Kari Hesthamar and Radio Norway
Posted by: Robin Amer on Thursday, October 26, 2006 6:19 pm
Kari Hesthamar of Radio Norway story-boarding one of her pieces
Kari Hesthamar of Radio Norway is probably one of the most compassionate producers I’ve ever encountered. After hearing several clips from her work, it’s clear she has incredible compassion for her subjects, which translates into a kind of intimacy that is probably one of her work’s greatest strengths.
More than once she expressed feeling pain when her subjects felt pain, only able to stop herself with the thought, “it’s not Kari in this situation it’s the journalist Kari in this situation.” It’s not stereotypical bleeding-heart-liberal journalism though. It’s true and honest empathy and compassion. She played tape of a piece she made in an infamous children’s institution in Norway, which included tape of a child spitting in the face of one of the adult caregivers. She said that the children were so hungry for attention that she felt bad leaving when she was done taping, as if she were just another person not staying in the lives of these children. closest to recording the truth. children didn’t manage to pull themselves together the way that adults often do.
She played clips from several long pieces, two of which were really remarkable. One was about the love affair between a Norwegian woman named Marianne, immortalized in the Leonard Cohen song So Long, Marianne, and the musician himself. The tape is incredible, very intimate. The story is moving. The pacing is perfect, and the depth of memory and emotion her subject expresses makes for a really compelling story.
The second was a piece that begins like a fairy tale. The Brown Parcel – a woman is given a parcel by her father and is told not to open it until her mother has been dead for two years. About the piece Kari said:
You make a contract with the listener. The plot is so clear. You set up these expectations. Where shall I start? What do I want the listeners to wait for? This is a clear case of old fashioned story telling, of dramaturgy. What is working for the main character, what is working against him? You get a deeper and deeper picture of the person, like in a novel. Here, what we’re waiting for is the day Cecilia opens the parcel. Everyone brings the parcel into their own lives and talks about what they would have done. Would you open it? Would you wait? But you can’t talk about what’s in the parcel for 40 minutes. You have to figure out, what is this about?
The woman had been waiting to open the parcel for ten years, and when she opened it, Kari fainted. And got it on tape. Kari was pregnant, and thought to herself, I can’t throw up now, she’s been waiting 10 years for this!
We were in the basement, my head was outside, feet were inside. I listened back to the tape, and I heard her in the back of the recordings say, “Oh my god, she’s dead! We’ve got to stop this now. This is my father from heaven saying we’ve got to stop this.” So I left that in. It’s in the documentary.
Wow.
Kari has a really envious work situation. She makes only about three, forty minute long documentaries a year, working with a “coach” (another member of the NRK features team) and an engineer. Included in the NRK’s mandate is to win prizes, to experiment with radio, teach other radio shows within the NRK about what they’re doing, and to develop radio as a medium. How much do you want to work there right now???

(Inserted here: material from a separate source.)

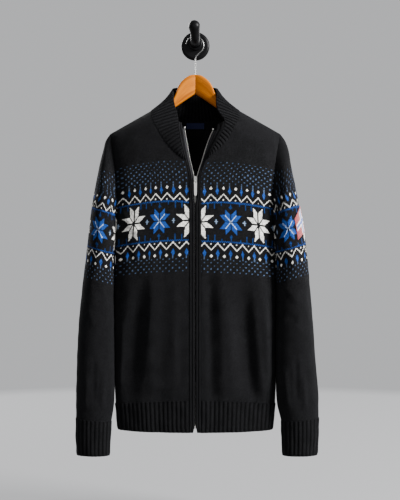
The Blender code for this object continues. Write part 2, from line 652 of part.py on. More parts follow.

A few other things about Kari’s work methods:
-She storyboards her documentaries using time-lines and colored pens to keep track of her material. That way, she says:
I know where to begin, what the climax is, where the point of no return is. The point of no return is where you’re in so deep in but don’t know what the climax is yet, and the ending. This is the presentation. This is where we’re going to know the main character better and better. Here are the obstacles and other people helping.
-She has an interesting interview set up. She sits next to her subjects rather than across from them, because she says looking into their eyes can be uncomfortable for both her and the subject, and doesn’t get her material that’s as good.
- She never takes written notes into an interview, because she thinks it draws the attention away from the person she’s interviewing. She always prepares but never carries written questions. “I try to be quiet and shut my mouth. Sometimes I explain how I’m working. If I’m silent it doesn’t mean I’m stupid, if I ask for details its not because I’m not listening.”
October 26th, 2006 at 10:00 pm
Robin, this woman sounds fascinating. I wonder: do you have an image of her storyboard, or could you describe in more detail what she puts into them? For a woman who feels her stories so deeply, I imagine she must need a fairly rigorous system to keep track of the content, the ideas, the unfeeling matter of the story.
Wish I could be there.
October 27th, 2006 at 5:11 pm
Hey Addie! I wish you could be here too!
I don’t have much more info than what I’ve already published, but here’s the impression I got. Her storyboarding is basically transposing to a visual system all the different tracks (like in the edit window of a pro-tools session) of her sound piece. Each track is a different character or sound element, and is represented by a different color. She maps chronologically the different elements of her story and that way is able to visualize the different elements in relation to one another.
Hopefully that made sense. I’ll ask her for more info and tell you what I get.